Svetlana Privalova was a 19-year-old student in the Tatar capital of Kazan when she watched, helplessly, as residents in North Ossetia struggled with the cataclysmic grief of the death of more than 300 children and adults in the Beslan school siege.
"I really wanted to help," she said of the 2004 crisis. "We were all so worried. But I didn't know what to do."
This July, Privalova watched another tragedy unfold as an overloaded cruise ship, the "Bulgaria," sank in the Volga River outside Kazan, drowning more than 120 people, mainly women and children.
This time, Privalova didn't hesitate. She quickly joined a support group, helping to provide care for children orphaned by the disaster and organizing a traditional mourning ceremony 40 days after the incident.
"This was a group that was formed with the aim of helping out, rallying together, uniting. We even held a special event, a memorial day, for the 40th day," Privalova says. "No one from the authorities even responded, they didn't do anything. The entire thing was the initiative of ordinary people."
So what changed in the seven years that passed between Beslan and the "Bulgaria"?
For one, Privalova had become an independent adult, a professional marketer and mother of a young daughter. But perhaps more significantly, the country had changed as well.
Long an unplugged media monolith dominated by state-run television and a dearth of political compassion, Russia had evolved into a fast-growing Internet market where "ordinary people" suddenly had options for getting their information -- and options for acting on it as well.

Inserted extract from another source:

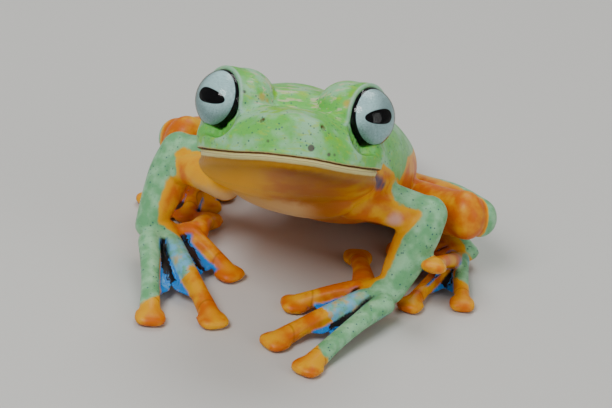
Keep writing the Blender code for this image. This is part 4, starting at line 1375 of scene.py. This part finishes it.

In Privalova's case, this was a special page dedicated to the "Bulgaria" tragedy on the so-called "Russian Facebook," the social-networking site Vkontakte. The "Bulgaria
" site, which includes a photo gallery of the victims, a detailed breakdown of the accident, and a constant stream of dialogue about ways to help, now has more than 5,000 supporters, from locations as diverse as St. Petersburg, Istanbul, Sochi, and Nizhnevartovsk.
In an otherwise bleak media landscape, the rapid rise of the Internet is shifting the Russian information industry from a top-down operation to a looser, more pluralistic affair where regular Russians are no longer expected to be passive consumers of traditional news.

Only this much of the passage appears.